Here again, there is the recognition that Stella poses a threat to the young child. Rosa is allowed to touch the shawl, but Stella is not, as though Magda understands the lengths to which the teenager’s suffering might push her. The bond of trust between mother and daughter remains sacrosanct, but Magda refuses to extend that trust elsewhere.

Magda’s preternatural comprehension of her situation is borne out when Stella steals the shawl away from her. “I was cold,” she tells Rosa simply, and in those three small words there are whole universes of agony and horror. Without her shawl as protection, Magda wanders outside the barracks of the concentration camp where the three have wound up and is brutally killed by a German guard.

The child’s death is rendered in language that is precise and ironically lyrical: as the guard tosses her tiny body onto the electrified fence that surrounds the camp, Magda is described as “swimming through the air.” As she hits the fence, she is likened to “a butterfly touching a silver vine.” The images highlight the hideousness of the scene and underscore the barrier between the “excrement, thick turd-braids, and the slow stinking maroon waterfall that slunk down from the upper bunks” inside the camp and the “green meadows speckled with dandelions and deep-colored violets” beyond. Magda, an innocent, can only be described in terms of beauty, even at the moment of her execution.
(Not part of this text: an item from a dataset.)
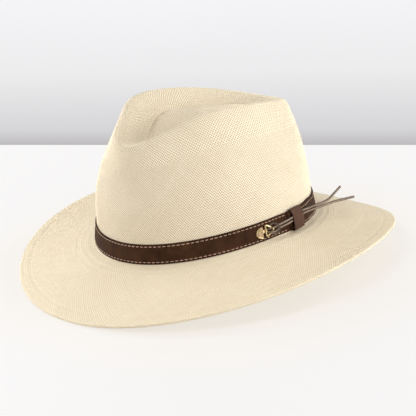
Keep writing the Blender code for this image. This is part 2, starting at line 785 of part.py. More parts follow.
def main():
    for made in list(bpy.data.objects):
        bpy.data.objects.remove(made)
    parts = collection("panama_hat")
    helpers = collection("cutters")

    straw = material("straw", (0.86, 0.76, 0.56), 0.62)
    straw_thread = material("straw_thread", (0.80, 0.70, 0.52), 0.7)
    band_leather = material("band_leather", (0.06, 0.032, 0.02), 0.6)
    keeper_leather = material("keeper_leather", (0.13, 0.07, 0.045), 0.75)
    lace_leather = material("lace_leather", (0.12, 0.09, 0.06), 0.6)
    stitching = material("stitching", (0.62, 0.48, 0.36), 0.7)
    brass = material("brass", (0.55, 0.42, 0.2), 0.35, 1.0)
    sweat_leather = material("sweat_leather", (0.42, 0.27, 0.15), 0.55)
    tape = material("tape", (0.10, 0.06, 0.04), 0.8)
    label = material("label", (0.8, 0.78, 0.72), 0.8)

    make_straw(straw, parts)
    make_hem_thread(straw_thread, parts)

    make_sweatband(sweat_leather, parts)
    make_sweatband_reed(sweat_leather, parts)
    make_sweatband_thread(stitching, parts)
    patch_out = SWEATBAND_OUT - SWEATBAND_LEATHER - GAP
    make_patch("sweatband_seam_tape", 175.5, 184.5, 3 * MM, 29 * MM, patch_out, 0.5 * MM, tape, parts)
    make_patch("size_label", 152, 164, 6 * MM, 18 * MM, patch_out, 0.3 * MM, label, parts)

    plate, prong_places = make_plate(brass, parts, helpers)
    make_band_strap(band_leather, prong_places, parts, helpers)
    make_band_stitch("band_stitch_lower", STITCH_INSET, stitching, parts)
    make_band_stitch("band_stitch_upper", BAND_WIDTH - STITCH_INSET, stitching, parts)

    flat, tilted = ring_frame()
    ring_pivot = empty_at("ring_pivot", flat.translation, parts)
    make_ring(brass, parts, ring_pivot, tilted)
    make_knot(lace_leather, parts, flat, ring_pivot)
    make_lace("lace_upper", 1, UPPER_TAIL, lace_leather, parts)
    make_lace("lace_lower", -1, LOWER_TAIL, lace_leather, parts)

    keeper_pivot = empty_at("keeper_pivot", keeper_axis(), parts)
    make_keeper(keeper_leather, parts, keeper_pivot)


main()
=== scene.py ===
"""The panama hat's looks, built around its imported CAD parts.

Metres, +Z up. The hat's front faces -Y and the wearer's left +X. Angles round the hat start at the front
centre and grow towards the wearer's left.
"""

import math

import bmesh
import bpy
import numpy as np
from mathutils import Matrix, Vector


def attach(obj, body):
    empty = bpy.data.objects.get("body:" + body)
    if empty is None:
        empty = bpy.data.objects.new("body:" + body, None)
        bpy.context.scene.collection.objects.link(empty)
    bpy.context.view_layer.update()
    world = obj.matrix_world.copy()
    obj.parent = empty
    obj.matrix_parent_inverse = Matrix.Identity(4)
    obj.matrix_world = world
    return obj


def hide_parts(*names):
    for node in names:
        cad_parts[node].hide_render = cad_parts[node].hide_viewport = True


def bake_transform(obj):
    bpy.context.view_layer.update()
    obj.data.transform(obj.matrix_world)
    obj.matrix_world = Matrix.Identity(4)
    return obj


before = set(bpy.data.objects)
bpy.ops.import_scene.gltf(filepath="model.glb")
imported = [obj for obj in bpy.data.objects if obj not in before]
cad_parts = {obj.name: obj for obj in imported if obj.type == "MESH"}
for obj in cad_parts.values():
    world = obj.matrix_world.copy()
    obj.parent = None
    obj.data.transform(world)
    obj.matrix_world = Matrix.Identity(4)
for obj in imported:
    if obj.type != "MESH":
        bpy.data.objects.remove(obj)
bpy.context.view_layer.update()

MM = 0.001

# The main view. The camera is rolled, so that the hat leans a little in it.
CAMERA_AZIMUTH = math.radians(46.78)
CAMERA_ELEVATION = math.radians(19.19)
CAMERA_ROLL = math.radians(-4.77)
CAMERA_DISTANCE = 1.0086
CAMERA_AIM = Vector((0.0089, -0.0058, 0.0450))
CAMERA_LENS = 100.45
TABLE_EDGE_AZIMUTH = math.radians(30)
TABLE_EDGE_DISTANCE = 0.330
BACKDROP_DISTANCE = 2.0
STAGE_REACH = 4

# Soft lights round the hat: name, azimuth and elevation in degrees, power in watts.
SOFT_LIGHTS = (
    ("right_key", 100, 12, 9.6),
    ("right_back", 130, 15, 3.0),
    ("back_high", 150, 30, 5.7),
    ("front_high", 0, 50, 7.0),
    ("front_low", -20, 15, 3.0),
    ("left_front", -40, 30, 1.5),
    ("left_low", -60, 12, 6.3),
    ("left_high", -90, 40, 3.4),
)
LIGHT_SIZE = 0.6
LIGHT_DISTANCE = 1.3
LIGHT_AIM = Vector((0, 0, 0.08))
WORLD_STRENGTH = 0.32
TABLE_GLOW = 0.66

# The hat's shape, as in the CAD part. CREASE_DIP and CREASE_WIDTH shape a groove that is only drawn here.
OVAL_HALF_WIDTH = 88 * MM
OVAL_HALF_LENGTH = 106 * MM
BAND_HEIGHT = 31.4 * MM
BAND_ARCH = 3.7 * MM
BAND_WIDTH = 16.5 * MM
WALL_LEAN = 0.15
LEATHER = 0.9 * MM
GAP = 0.3 * MM
STRAW = 1.2 * MM
WALL_OUT = -(LEATHER + GAP)
BRIM_WIDTH = 70 * MM
HEM_WIDTH = 9 * MM
HEM_THICKNESS = 2.2 * MM
FLAT_REST = 0.45 * MM
EDGE_WAVES = (13.7 * MM, -2.0 * MM, -12.8 * MM, 2.0 * MM, -0.9 * MM)
BRIM_SAG_SIDE = 6 * MM
BRIM_SAG_FRONT = -5 * MM
JUNCTION_DROP = 0.7 * MM
RIDGE_HEIGHT = 135.2 * MM
RIDGE_FORWARD = 9.3 * MM
RIDGE_SIDES = -4.2 * MM
RIDGE_FRONT_DIP = -22.5 * MM
RIDGE_BACK_DIP = -1.2 * MM
FRONT_DIP_SPREAD = 0.69
PINCH_ANGLE = 0.79
PINCH_SPREAD = 0.47
DENT_HALF_WIDTH = 29 * MM
DENT_HALF_LENGTH = 55 * MM
DENT_BACK_SHIFT = 7.7 * MM
DENT_FLOOR = 120.8 * MM
DENT_MIDDLE = 123.2 * MM
PINCH_DIP = 2.6 * MM
PINCH_DIP_ANGLE = 0.7
PINCH_DIP_SPREAD = 0.3
CREASE_PLACE = 0.825
CREASE_WIDTH = 0.018
CREASE_ANGLE = 1.05
CREASE_SPREAD = 0.75
CREASE_DIP = 2.4 * MM
FLOOR_RISE = 4.2 * MM
FLOOR_RISE_SPAN = 0.05
CROWN_BASIS_ROWS = 10
PLATE_ANGLE = 77.8
RING_ANGLE = 81.0
PLATE_HEIGHT = 7.6 * MM
RING_HEIGHT = 8.5 * MM
LACE_HEIGHT = 8.1 * MM
STRAP_END_ANGLE = 95.2
STRAP_END_SLANT = 1.2
STRAP_OVERLAP = 25.0
KEEPER_START = 97.2
KEEPER_END = 105.4
KEEPER_LIFT = 1.1 * MM
KEEPER_DROP = 1.5 * MM
KEEPER_LEATHER = 0.7 * MM
RING_HALF_HEIGHT = 5.4 * MM
RING_DEPTH = 7.5 * MM
RING_WIRE = 0.65 * MM
RING_CORNER = 0.9 * MM
RING_BAR_OUT = 1.5 * MM
RING_TILT = math.radians(15)
LACE_HALF_WIDTH = 1.1 * MM
LACE_HALF_THICKNESS = 0.8 * MM
KNOT_RADIUS = 0.82 * MM
LACE_SPACING = 2.7 * MM
STITCH_INSET = 1.9 * MM
SWEATBAND_LOW = -0.2 * MM
SWEATBAND_TOP = 31 * MM
SWEATBAND_STITCH = 1.6 * MM
SWEATBAND_LEATHER = 0.9 * MM
SWEATBAND_OUT = WALL_OUT - STRAW - GAP
REED_RADIUS = 0.8 * MM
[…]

Ozick’s lyricism paradoxically renders her subject matter more horrifying: this is not the banality of evil that has become a cliché in much writing about the Holocaust. The evil here is florid, verbose, excessive. The author’s reluctance to deal with the Holocaust in her writing is as understandable as her ultimate inability to ignore it. By concentrating her dense, poetic sensibility into a few brief, coruscating scenes, she brings readers face to face with one of the most terrible chapters in human history.